The James passage is a little more difficult to decypher.  We are told in James 5:20 that if a person tries to correct his brother or sister in Christ and ends up bringing that wandering individual back to the truth, that such a person has "saved his soul from death" (we understand that it's Christ who has actually saved the person, but his brother has brought him back to the faith) and "will cover a multitude of sins."

The whole key to understanding the right meaning of the passage has to hinge on whose sins are being "covered" by this action: those of the one who is brought back, or those of the one who brought him back.  If we take the latter approach, then we are going to end up with a kind of sacrament that can truly cover sin: bringing back lost sheep to the fold.  But if we understand the sins being covered as belonging to the one who is brought back, then everything smooths out.  Of course a multitude of his sins are covered - he has returned to faith in Christ!  Christ's blood covers his sins, not the act of restoring him to the truth.  That act has simply showed him the way back.

So we don't seem to actually have any meritorious works here in these two examples after all, but the fact that the Holy Spirit chose to use the same words that we normally associate with salvation does indicate the absolute importance of the two ideas.  Loving one another and bringing wandering souls back to the truth are two of the most Christ-like actions that we can enjoy.  And they're both intimately related as well.  If we're not doing one, we're not doing the other.

Won Without a Word

She gets the children ready for church while he sits dressed in that old ratty t-shirt watching TV.  Clearly, he's not going this morning.  She throws him dirty, disappointed looks whenever he turns her way.  She tries once again to convince him to go, telling him that the children need to see him respect the church if they are going to grow up doing so.  He doesn't appreciate guilt-trips.  He has some choice words for her precious church.  The family (minus the father) heads out the door in a black mood.  It's just another Sunday morning. This is not an uncommon scenario.  Many women come to church alone or with their children while the man of the house stays home.  Interestingly, it almost never happens the other way around, with the wife of a Christian husband avoiding church.  But regardless of why this particular pattern is repeated over and over again, devout wives want to know what they can do to get their husbands to love Jesus and join their family in His worship at church.

Well, one of the first pieces of Scriptural advice that anyone can give a woman in that situation is: for goodness' sake, don't nag him.  The Bible is rather clear that a nagging wife is pretty much the opposite of a persuasive treasure (Proverbs 25:24).  Don't talk to him about it over and over again.  Don't start slamming doors on Sunday morning in frustration.  Don't let your eyes condemn him.  And certainly don't talk to the children about their lazy daddy as you're getting them ready.  That is, of course, unless you want to push him further away, like to a corner of the rooftop (see previously cited Proverb).

So if you don't ever bring up the subject, how is he ever going to realize he needs to change?  Here's the easy part: you don't have to worry about that; let God take care of it.  Your part is to be a loving, devoted, servant-hearted wife that treats your husband like a king.

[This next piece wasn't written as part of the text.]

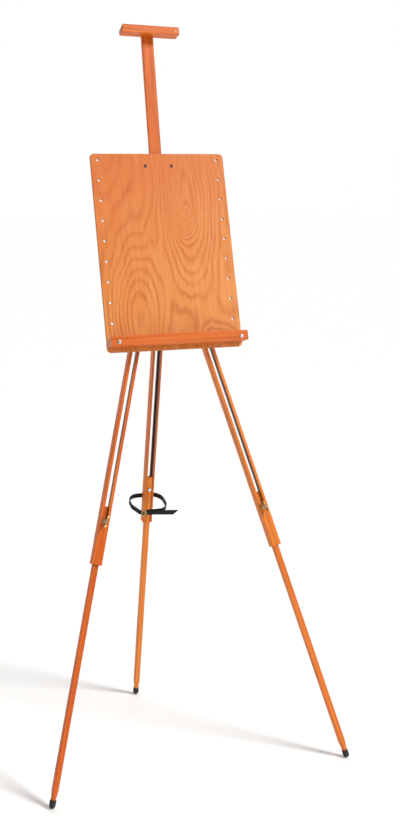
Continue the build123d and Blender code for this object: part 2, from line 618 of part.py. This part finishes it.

"Well, of course you would say that!  You're just another man after all!"

No, actually, God Himself gives these instructions to women as the Holy Spirit wrote the word of God through the apostle Peter in 1 Peter 3:1-6:

Likewise, wives, be subject to your own husbands, so that even if some do not obey the word, they may be won without a word by the conduct of their wives, when they see your respectful and pure conduct.  Do not let your adorning be external—the braiding of hair and the putting on of gold jewelry, or the clothing you wear— but let your adorning be the hidden person of the heart with the imperishable beauty of a gentle and quiet spirit, which in God’s sight is very precious. For this is how the holy women who hoped in God used to adorn themselves, by submitting to their own husbands, as Sarah obeyed Abraham, calling him lord. And you are her children, if you do good and do not fear anything that is frightening.

I think that this is an amazing passage.  Do you want to get the attention of your husband?  Do it by cultivating godly character, a gentle and quiet spirit, and by treating him like a king (Sarah called Abraham 'lord').  He will respond to this even better than he would to a new hairdo or a new outfit (note that the instruction to "not let your adorning be external" is not a command to never do your hair or put on clothes - you should still do those things, just don't let those be the main things).  And the most amazing outcome of all of this is that those who "do not obey the word" may be "won without a word" (verse 1).

That's a rather odd method for evangelizing one's husband, isn't it?  Don't say anything?  How can he be won to the gospel if he never hears it (Romans 10:14)?  Again, answering our questions by scanning the immediate context of the passage at hand is always a good idea, and you don't have to go far before you reach verse 15 of 1 Peter 3: "Always be prepared to make a defense to anyone who asks you for a reason for the hope that is in you."  Does that statement apply to this situation between believing wives and unbelieving husbands?  You bet it does!

Here's where you need to find your freedom, you wives: only strive to do what it is your duty to do and let God do the rest.  You be faithful to obey the word and submit to your husband, cultivate a godly, gentle, and quiet spirit, and treat him like a king.  That's your part.  And as you do that, trust in Christ and the Holy Spirit to do the rest.  Bringing dead things to life is what they do.